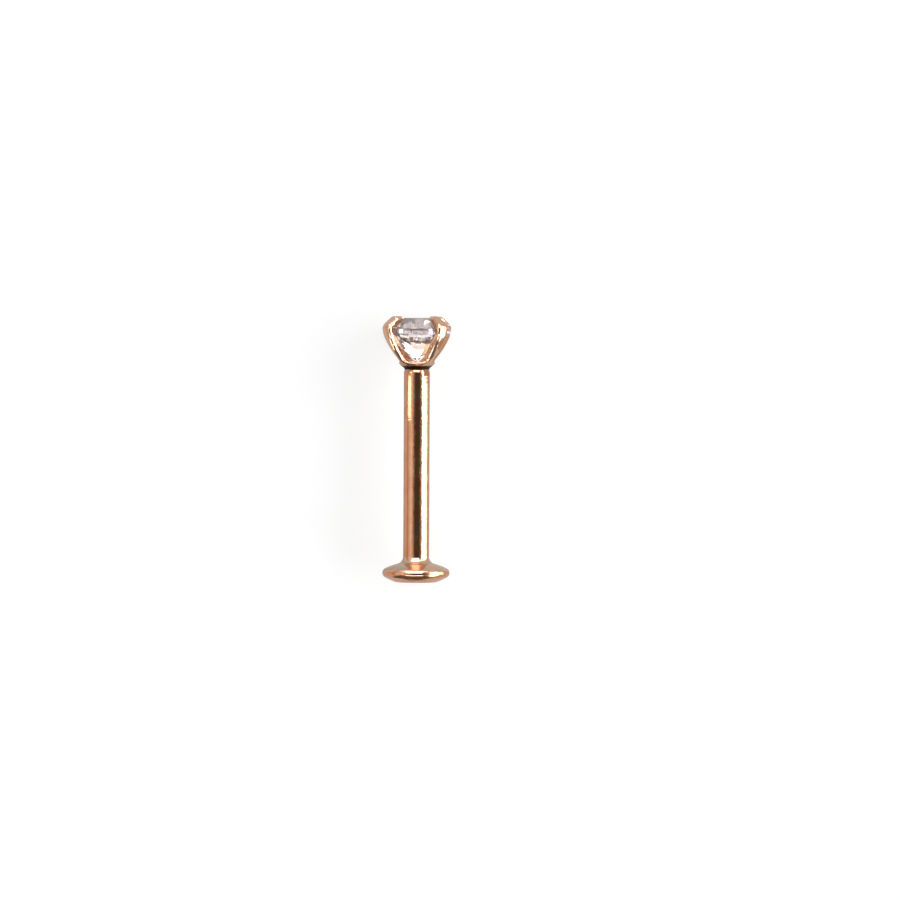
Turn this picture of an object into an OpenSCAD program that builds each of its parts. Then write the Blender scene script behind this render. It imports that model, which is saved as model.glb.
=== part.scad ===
// Labret stud with a four-prong head, lying on its side as it rests on a table.
// It is drawn upright first, on its disc with the post along Z, and then laid down
// with its head towards +X. It touches the table with two prongs and the disc's rim.
// Millimetres. The origin is the middle of the box's underside.

/* [Post] */
// Diameter of the post, 18 gauge wire with its plating
post_d = 1.04; // [0.8:0.02:1.6]
// Length of the bare post, from the disc's dome to its top face
post_l = 7.7; // [5:0.1:12]
// Rounding of the post's top edge
shoulder_r = 0.06; // [0.02:0.01:0.1]
// Hollow corner where the post runs into the disc
fillet_r = 0.3; // [0.2:0.01:0.4]

/* [Disc] */
// Diameter of the flat-back disc
disc_d = 2.7; // [2.4:0.02:4]
// Height of the rim's middle above the underside
rim_h = 0.37; // [0.34:0.01:0.45]
// Rounding of the rim
rim_round = 0.2; // [0.15:0.01:0.24]
// Radius of the dome that faces the skin
dome_r = 2.8; // [2.4:0.05:4]
// Radius of the curve below the rim, which the flat foot cuts off
under_r = 2.5; // [2.2:0.05:2.8]

/* [Pin] */
// Diameter of the hidden pin under the head
pin_d = 0.6; // [0.5:0.02:0.7]
// Length of the pin below the neck
pin_l = 2; // [1:0.1:4]
// Room around the pin in the post's bore
pin_gap = 0.03; // [0.02:0.01:0.05]
// Room below the pin's end
pin_end_gap = 0.1; // [0.05:0.05:0.3]

/* [Neck] */
// Seam between the post's top face and the head
seam = 0.02; // [0.02:0.01:0.05]
// Height of the neck, which flares from the post up to the cup
neck_h = 0.115; // [0.06:0.005:0.3]
// How far the neck's lower edge lies inside the post's surface
neck_in = 0.02; // [0:0.01:0.1]
// How far the cup's lower edge stands out past the post
cup_lip = 0.06; // [0:0.01:0.2]

/* [Cup] */
// Thickness of the cup's floor
floor_t = 0.165; // [0.12:0.005:0.4]
// Thickness of the cup's wall and prongs
wall_t = 0.36; // [0.25:0.01:0.5]
// Radius of the wall's outward bow, from its foot to the elbow
bow_r = 3.2; // [2.6:0.1:6]
// Height of the windows' sills above the cup's lower edge
sill_h = 0.195; // [0.17:0.005:0.4]
// Rounding of the windows' lower corners
window_round = 0.2; // [0.06:0.01:0.24]
// How much of the turn one prong fills
prong_deg = 18; // [14:0.5:30]

/* [Claws] */
// Metal outside the stone's girdle
prong_over = 0.28; // [0.2:0.005:0.4]
// How far the elbow starts above the girdle's lower edge
elbow_up = 0.05; // [0:0.01:0.1]
// Upright stretch of the elbow above the girdle's upper edge
elbow_over = 0.14; // [0.02:0.01:0.2]
// Inward slope of the claws over the stone
claw_deg = 50; // [40:1:55]
// Height of the claws' flat tops above the table
claw_over = 0.07; // [0.05:0.01:0.2]
// How far the claws' tips stop outside the table
claw_back = 0.07; // [0.02:0.01:0.2]

/* [Stone] */
// Diameter of the stone
stone_d = 2.68; // [2.4:0.02:4]
// Diameter of the table, corner to corner
table_d = 1.58; // [1.2:0.02:1.9]
// Height of the crown
crown_h = 0.44; // [0.36:0.01:0.52]
// Thickness of the girdle
girdle_t = 0.18; // [0.05:0.01:0.3]
// Depth of the pavilion
pavilion_h = 1.1; // [0.95:0.01:1.4]
// Where the star facets end, between the table's edge and the girdle
star_share = 0.5; // [0.4:0.05:0.6]
// Where the lower halves end, between the culet and the girdle
half_share = 0.24; // [0.15:0.01:0.4]
// Room between the stone and its seat
stone_gap = 0.03; // [0.02:0.01:0.06]
// Room between the culet and the cup's floor
culet_gap = 0.05; // [0.03:0.01:0.2]

/* [Hidden] */
rose_gold = "#d99d7c";
clear_white = "#e9e6ee";
$fn = 96;

// Past the faces that a cut starts on
cut = 1;
// Overlap of profiles that become one solid
weld = 0.02;
prongs = 4;
mains = 8;
girdle_sides = 2 * mains;

post_r = post_d / 2;
pin_r = pin_d / 2;
disc_r = disc_d / 2;

// The rim's round is tangent to both curves of the disc
rim_x = disc_r - rim_round;
dome_z = rim_h - sqrt(pow(dome_r - rim_round, 2) - pow(rim_x, 2));
under_z = rim_h + sqrt(pow(under_r - rim_round, 2) - pow(rim_x, 2));
dome_end = rim_x * dome_r / (dome_r - rim_round);
under_end = rim_x * under_r / (under_r - rim_round);
foot_r = sqrt(pow(under_r, 2) - pow(under_z, 2));

// The fillet is tangent to the post and to the dome
fillet_x = post_r + fillet_r;
fillet_z = dome_z + sqrt(pow(dome_r + fillet_r, 2) - pow(fillet_x, 2));
fillet_share = dome_r / (dome_r + fillet_r);

// Heights above the underside, from the disc up to the claws
dome_top = dome_z + sqrt(pow(dome_r, 2) - pow(post_r, 2));
post_top = dome_top + post_l;
neck_low = post_top + seam;
cup_low = neck_low + neck_h;
floor_z = cup_low + floor_t;
sill_z = cup_low + sill_h;
culet_z = floor_z + culet_gap;
girdle_low = culet_z + pavilion_h;
girdle_top = girdle_low + girdle_t;
table_z = girdle_top + crown_h;
head_top = table_z + claw_over;
elbow_low = girdle_low + elbow_up;
elbow_top = girdle_top + elbow_over;

// Radii of the stone, whose girdle has its flats on the round stone's circle
stone_r = stone_d / 2;
corner_r = stone_r / cos(180 / girdle_sides);
table_r = table_d / 2;
turn = 360 / girdle_sides;
crown_slope = crown_h / (corner_r - table_r);
pavilion_slope = pavilion_h / corner_r;
star_r = table_r * cos(turn) * (1 - star_share) + corner_r * star_share;
star_z = table_z - (star_r * cos(turn) - table_r) * crown_slope;
half_r = corner_r * half_share;
half_z = culet_z + half_r * cos(turn) * pavilion_slope;

// Radii of the setting
neck_r = post_r - neck_in;
foot_cup_r = post_r + cup_lip;
neck_top_r = foot_cup_r - weld / 2;
seat_r = corner_r + stone_gap;
elbow_r = seat_r + prong_over;
claw_top_r = elbow_r - (head_top - elbow_top) * tan(claw_deg);
claw_tip_r = table_r + claw_back;
seat_drop = stone_gap * sqrt(1 + pow(pavilion_slope, 2));
crown_rise = stone_gap * sqrt(1 + pow(crown_slope, 2));

// Centre of the wall's bow, on the axis side of the line from its foot to the elbow
bow_run = [elbow_r - foot_cup_r, elbow_low - cup_low];
bow_mid = [elbow_r + foot_cup_r, elbow_low + cup_low] / 2;
bow_back = sqrt(pow(bow_r, 2) - bow_run * bow_run / 4) / norm(bow_run);
bow_centre = bow_mid + bow_back * [-bow_run.y, bow_run.x];
window_half = 180 / prongs - prong_deg / 2;
sill_half = (foot_cup_r + wall_t / 2) * sin(window_half) - window_round;

// The stud leans until two prongs, or else the stone, touch the table with the rim
rest_r = max(stone_r, elbow_r * cos(180 / prongs - prong_deg / 2));
lean = atan2(rest_r - disc_r, elbow_low - rim_h);
axis_z = rest_r * cos(lean) - elbow_low * sin(lean);
mid_x = head_top * cos(lean) / 2;

module laid_down() {
    translate([-mid_x, 0, axis_z]) rotate([0, 90 - lean, 0]) children();
}

module disc_profile() {
    translate([rim_x, rim_h]) circle(rim_round);
    intersection() {
        translate([0, dome_z]) circle(dome_r);
        translate([0, rim_h]) square([dome_end, dome_r]);
    }
    intersection() {
        translate([0, under_z]) circle(under_r);
        square([under_end, rim_h + weld]);
    }
}

// It reaches into the post and the dome, so that they become one solid
module fillet_profile() {
    difference() {
        polygon([
            [post_r - weld, fillet_z],
            [fillet_x, fillet_z],
            [fillet_x * fillet_share, dome_z + (fillet_z - dome_z) * fillet_share],
            [post_r - weld, dome_top - 2 * weld],
        ]);
        translate([fillet_x, fillet_z]) circle(fillet_r);
    }
}

module post_profile() {
    translate([0, rim_h]) square([post_r, post_top - shoulder_r - rim_h]);
    translate([0, rim_h]) square([post_r - shoulder_r, post_top - rim_h]);
    translate([post_r - shoulder_r, post_top - shoulder_r]) circle(shoulder_r);
}

module post() {
    bore_l = pin_l - seam + pin_end_gap;
    color(rose_gold) laid_down() difference() {
        union() {
            rotate_extrude() disc_profile();
            rotate_extrude() fillet_profile();
            rotate_extrude() post_profile();
        }
        translate([0, 0, post_top - bore_l]) cylinder(r = pin_r + pin_gap, h = bore_l + cut);
    }
}

// The wall's outer form, solid to the axis
module cup_profile() {
    intersection() {
        translate(bow_centre) circle(bow_r);
        polygon([
            [0, cup_low],
            [elbow_r, cup_low],
            [elbow_r, elbow_top],
            [claw_top_r, head_top],
            [0, head_top],
        ]);
    }
}

// The hollow under the stone, and the stone's own room with its seat
module hollow_profile() {
    intersection() {
        translate(bow_centre) circle(bow_r - wall_t);
        translate([0, floor_z]) square([elbow_r, girdle_low - floor_z]);
    }
    polygon([
        [0, floor_z],
        [(floor_z - culet_z + seat_drop) / pavilion_slope, floor_z],
        [seat_r, culet_z - seat_drop + seat_r * pavilion_slope],
        [seat_r, girdle_top + crown_rise + (corner_r - seat_r) * crown_slope],
        [claw_tip_r, girdle_top + crown_rise + (corner_r - claw_tip_r) * crown_slope],
        [claw_tip_r, head_top + cut],
        [0, head_top + cut],
    ]);
}

// The gap between two prongs, open at the top and rounded at the sill's corners
module window() {
    reach = 2 * elbow_r;
    round_z = sill_z + window_round;
    translate([0, 0, round_z]) linear_extrude(head_top) polygon([
        [0, 0],
        reach * [cos(window_half), -sin(window_half)],
        reach * [cos(window_half), sin(window_half)],
    ]);
    translate([0, -sill_half, sill_z]) cube([reach, 2 * sill_half, 2 * window_round]);
    for (side = [-1, 1])
        translate([0, side * sill_half, round_z]) rotate([0, 90, 0])
            cylinder(r = window_round, h = reach);
}

module setting() {
    color(rose_gold) laid_down() {
        difference() {
            rotate_extrude() difference() {
                cup_profile();
                hollow_profile();
            }
            for (k = [0:prongs - 1]) rotate(k * 360 / prongs) window();
        }
        translate([0, 0, neck_low]) cylinder(r1 = neck_r, r2 = neck_top_r, h = neck_h + weld);
        translate([0, 0, neck_low - pin_l]) cylinder(r = pin_r, h = pin_l + weld);
    }
}

function ring(r, z, n, start) = [for (i = [0:n - 1]) [
    r * cos(start + i * 360 / n), r * sin(start + i * 360 / n), z]];

// Round brilliant: table, star and main facets and upper halves over the girdle, and
// lower halves and mains under it
module stone() {
    start = turn / 2;
    star = mains;
    upper = 2 * mains;
    lower = upper + girdle_sides;
    half = lower + girdle_sides;
    culet = half + mains;
    points = concat(
        ring(table_r, table_z, mains, start),
        ring(star_r, star_z, mains, start + turn),
        ring(corner_r, girdle_top, girdle_sides, start),
        ring(corner_r, girdle_low, girdle_sides, start),
        ring(half_r, half_z, mains, start + turn),
        [[0, 0, culet_z]]);
    function next(k) = (k + 1) % mains;
    function last(k) = (k + mains - 1) % mains;
    function g(k) = k % girdle_sides;
    faces = concat(
        [[for (k = [mains - 1:-1:0]) k]],
        [for (k = [0:mains - 1]) [next(k), star + k, k]],
        [for (k = [0:mains - 1]) [k, star + k, upper + 2 * k, star + last(k)]],
        [for (k = [0:mains - 1], i = [0, 1])
            [star + k, upper + g(2 * k + i + 1), upper + g(2 * k + i)]],
        [for (k = [0:girdle_sides - 1])
            [upper + k, upper + g(k + 1), lower + g(k + 1), lower + k]],
        [for (k = [0:mains - 1], i = [0, 1])
            [lower + g(2 * k + i), lower + g(2 * k + i + 1), half + k]],
        [for (k = [0:mains - 1]) [lower + 2 * k, half + k, culet, half + last(k)]]);
    color(clear_white) laid_down() polyhedron(points, faces);
}

post();
setting();
stone();
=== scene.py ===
"""A rose gold labret stud with a four-prong head and a clear stone, lying on a pale table.

The stud's three pieces are made again with fine meshes, at the places and sizes of the
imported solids. Each sub-assembly is a class: its fields are its sizes in millimetres,
measured upright on the disc's underside, and its methods build and dress its mesh.
"""

import logging
import math
from dataclasses import dataclass
from enum import Enum
from functools import partial, reduce
from typing import Callable, NamedTuple, Sequence, Union

import bmesh
import bpy
from mathutils import Matrix, Vector


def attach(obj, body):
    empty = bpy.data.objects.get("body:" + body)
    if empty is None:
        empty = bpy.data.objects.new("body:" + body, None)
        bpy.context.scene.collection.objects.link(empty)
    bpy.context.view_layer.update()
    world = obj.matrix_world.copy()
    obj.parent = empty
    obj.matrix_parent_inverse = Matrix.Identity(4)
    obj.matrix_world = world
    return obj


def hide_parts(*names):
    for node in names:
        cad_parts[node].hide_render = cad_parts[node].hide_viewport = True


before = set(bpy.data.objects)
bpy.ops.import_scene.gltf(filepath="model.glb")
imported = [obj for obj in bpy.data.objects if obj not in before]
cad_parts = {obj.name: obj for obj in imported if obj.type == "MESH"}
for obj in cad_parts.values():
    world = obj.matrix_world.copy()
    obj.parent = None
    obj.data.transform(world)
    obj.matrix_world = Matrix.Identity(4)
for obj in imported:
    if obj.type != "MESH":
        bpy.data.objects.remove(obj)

log = logging.getLogger("labret_stud")

MM = 0.001
BODY = "root"
IMAGE_SIDE = 900
FULL_TURN = 2 * math.pi
SAME_POINT = 1e-6
MERGE_GAP = 1e-5
PAPER_ROUGHNESS = 0.8
Colour = tuple[float, float, float]
Span = tuple[float, float]


class Slot(Enum):
    """The record's material slots."""

    ROSE_GOLD = "rose_gold"
    CLEAR_STONE = "clear_stone"


class Shows(Enum):
    """The kinds of rays that meet a sheet of the stage."""

    SEEN = ("camera",)
    MIRRORED = ("glossy", "transmission")
    THROUGH_STONE = ("transmission",)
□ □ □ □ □
Extract the first line above and each line after it up to and including the one with "pin_end_gap = 0.1; // [0.05:0.05:0.3]", please, exactly and with nothing else.

=== TASK OUTPUT ===
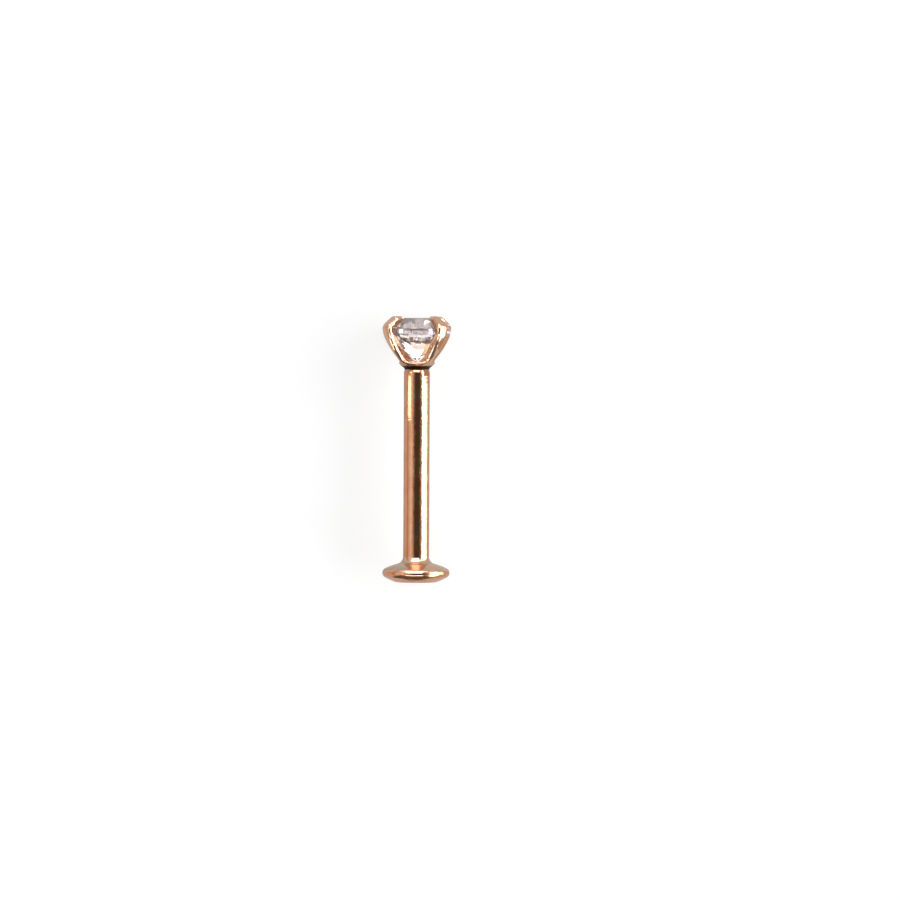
Turn this picture of an object into an OpenSCAD program that builds each of its parts. Then write the Blender scene script behind this render. It imports that model, which is saved as model.glb.
=== part.scad ===
// Labret stud with a four-prong head, lying on its side as it rests on a table.
// It is drawn upright first, on its disc with the post along Z, and then laid down
// with its head towards +X. It touches the table with two prongs and the disc's rim.
// Millimetres. The origin is the middle of the box's underside.

/* [Post] */
// Diameter of the post, 18 gauge wire with its plating
post_d = 1.04; // [0.8:0.02:1.6]
// Length of the bare post, from the disc's dome to its top face
post_l = 7.7; // [5:0.1:12]
// Rounding of the post's top edge
shoulder_r = 0.06; // [0.02:0.01:0.1]
// Hollow corner where the post runs into the disc
fillet_r = 0.3; // [0.2:0.01:0.4]

/* [Disc] */
// Diameter of the flat-back disc
disc_d = 2.7; // [2.4:0.02:4]
// Height of the rim's middle above the underside
rim_h = 0.37; // [0.34:0.01:0.45]
// Rounding of the rim
rim_round = 0.2; // [0.15:0.01:0.24]
// Radius of the dome that faces the skin
dome_r = 2.8; // [2.4:0.05:4]
// Radius of the curve below the rim, which the flat foot cuts off
under_r = 2.5; // [2.2:0.05:2.8]

/* [Pin] */
// Diameter of the hidden pin under the head
pin_d = 0.6; // [0.5:0.02:0.7]
// Length of the pin below the neck
pin_l = 2; // [1:0.1:4]
// Room around the pin in the post's bore
pin_gap = 0.03; // [0.02:0.01:0.05]
// Room below the pin's end
pin_end_gap = 0.1; // [0.05:0.05:0.3]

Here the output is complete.